Hardell L, Carlberg M, Hansson Mild K. Mobile Phone Use and the Risk for Malignant Brain Tumors: A Case-Control Study on Deceased Cases and Controls.  Neuroepidemiology.35(2):109-114. Ahead of print. Jun 15, 2010.

The brain receives highest exposures to radiofrequency radiation during the use of mobile and cordless phones. Several studies, including those previously conducted by the authors, have shown an association between the wireless phone use and the risk of brain tumors. There was a concern that exclusion of deceased cases from the previous studies could bias the results.
The objective was to conduct a case-control study that would include patients who had died of malignant brain tumors before they could be interviewed by the investigators during the previous studies.

Cases (histologically confirmed malignant brain tumors diagnosed in the study area in 1997-2003 in individuals aged 20-80 years) were ascertained through the regional cancer registries. Two groups of controls were identified through the Death Registry of Sweden and matched to cases for year of death, gender, age and medical region. The first group of controls included individuals who had died of malignant tumors other than brain tumors, and the second group – individuals who had died from diseases other than cancer. The study included 464 cases, 464 controls that had died of malignancies other than brain cancer and 463 controls that had died of non-malignant diseases (for 1 case, a control could not be found). Exposure to mobile and cordless phones up to one year before the diagnosis (before the reference date for controls) was assessed by a questionnaire sent to relatives (spouses, parents, children or siblings).

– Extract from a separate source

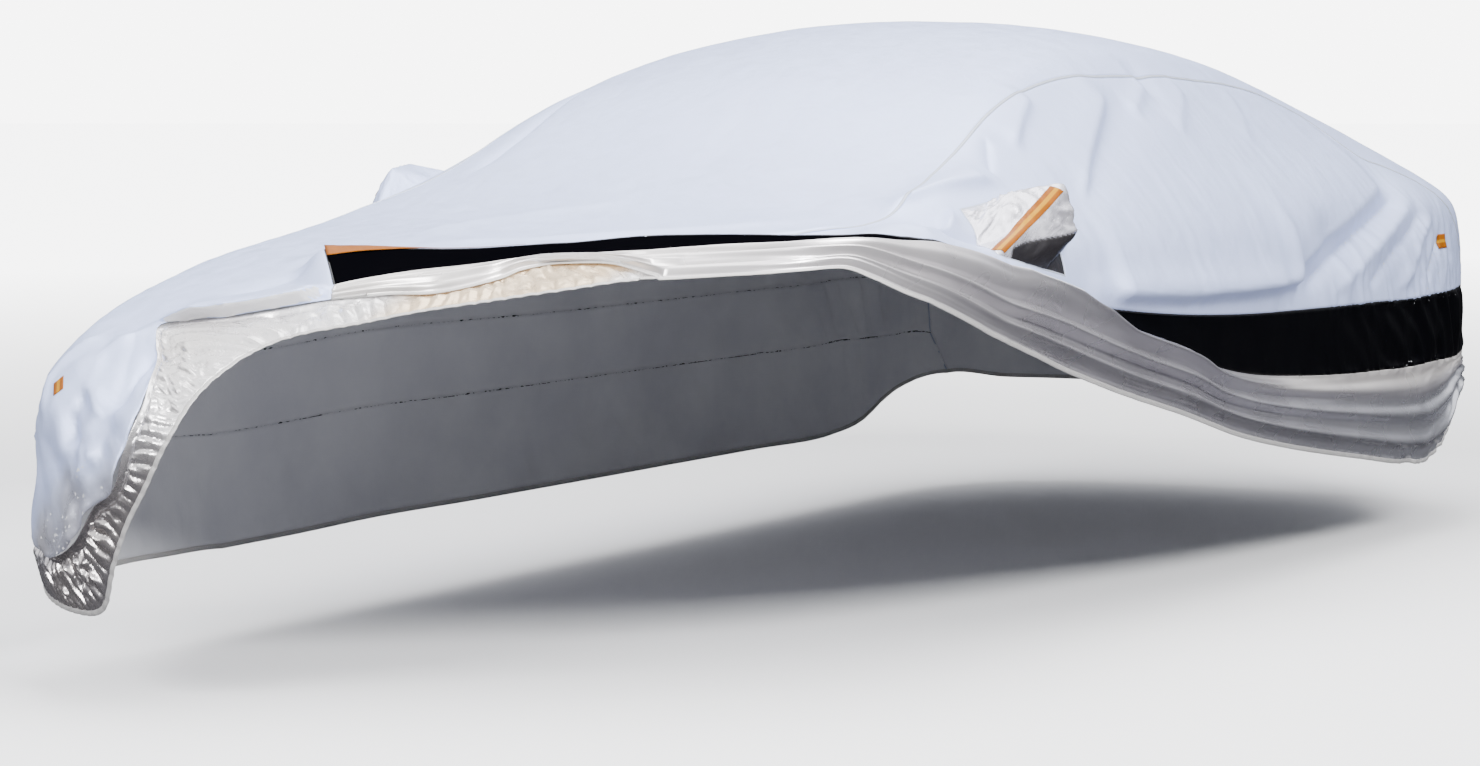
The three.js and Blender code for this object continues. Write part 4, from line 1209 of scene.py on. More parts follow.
@dataclass(frozen=True)
class ReflectiveTape:
    """Woven tape of orange, with a pale retroreflective stripe. Lengths are in metres.

    Attributes:
        width: the tape's width.
        offset: where the stripe's middle lies across it.
        stripe: share of the width that the pale stripe takes.
        cell, wear: pitch of the reflective cells and size of the worn patches.
    """

    name: str
    width: float
    offset: float = 0.0
    stripe: float = 0.3
    cell: float = 0.0025
    wear: float = 0.03

    def build(self) -> Material:
        """Makes the material.

        Returns:
            The material.
        """
        sheet = new_material(self.name)
        place = sheet.add("UVMap", out="UV", uv_map="cloth")
        across = sheet.add("SeparateXYZ", (place,), "Y")
        off_middle = sheet.add("Math", (across, self.offset), "Value", operation="SUBTRACT")
        distance = sheet.add("Math", (off_middle,), "Value", operation="ABSOLUTE")
        edge = self.stripe * self.width / 2
        pale = sheet.add(
            "MapRange", (distance, edge * 0.85, edge * 1.15 + 1e-6, 1.0, 0.0), "Result"
        )
        cells = sheet.add(
            "TexVoronoi", {"Vector": place, "Scale": 1 / self.cell, "Randomness": 0.15},
            "Distance",
        )
        worn = sheet.add(
            "TexNoise", {"Vector": place, "Scale": 1 / self.wear, "Detail": 3.0}, "Fac"
        )
        orange = sheet.add("ValToRGB", (worn,), "Color", [(0.3, "#7e4400"), (0.7, "#8c4e00")])
        colour = sheet.add("Mix", {0: pale, 6: orange, 7: linear("#ad7900")}, 2, data_type="RGBA")
        bump = sheet.add("Bump", {"Height": cells, "Distance": 0.0003}, "Normal")
        shader = sheet.add(
            "BsdfPrincipled",
            {"Base Color": colour, "Roughness": 0.4, "Normal": bump, "Specular IOR Level": 0.2},
            "BSDF",
        )
        sheet.add("OutputMaterial", {"Surface": shader})
        return sheet.owner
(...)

The response rate was 75% for cases (n=346), 74% for cancer controls (n=343), and 60% for non-cancer controls (n=276). The overall odd ratio (OR) for mobile phone use calculated on the basis of the combined control groups was 1.3 (95% CI 0.9-1.9). It was 1.7 (95% CI 1.1-2.7) for >176 hours of mobile phone use, 3.4 (95% CI 1.6-7.1) for >2,000 hours, and 2.4 (95% CI 1.4-4.1) for latency of > 10 years. There was a significant (p=0.02) increasing trend in OR with increasing cumulative number of hours of mobile phone use. No significant increase in risk and no significant increasing trend with increasing cumulative hours of use were seen for cordless phones. Similar results were obtained when the risk was analyzed using the two groups of controls separately.

Interpretation and Conclusion
The results of this study show that exposure to mobile phones, but not to cordless phones, increases the risk of malignant brain tumors. The risk increases with latency and with cumulative number of hours of mobile phone use.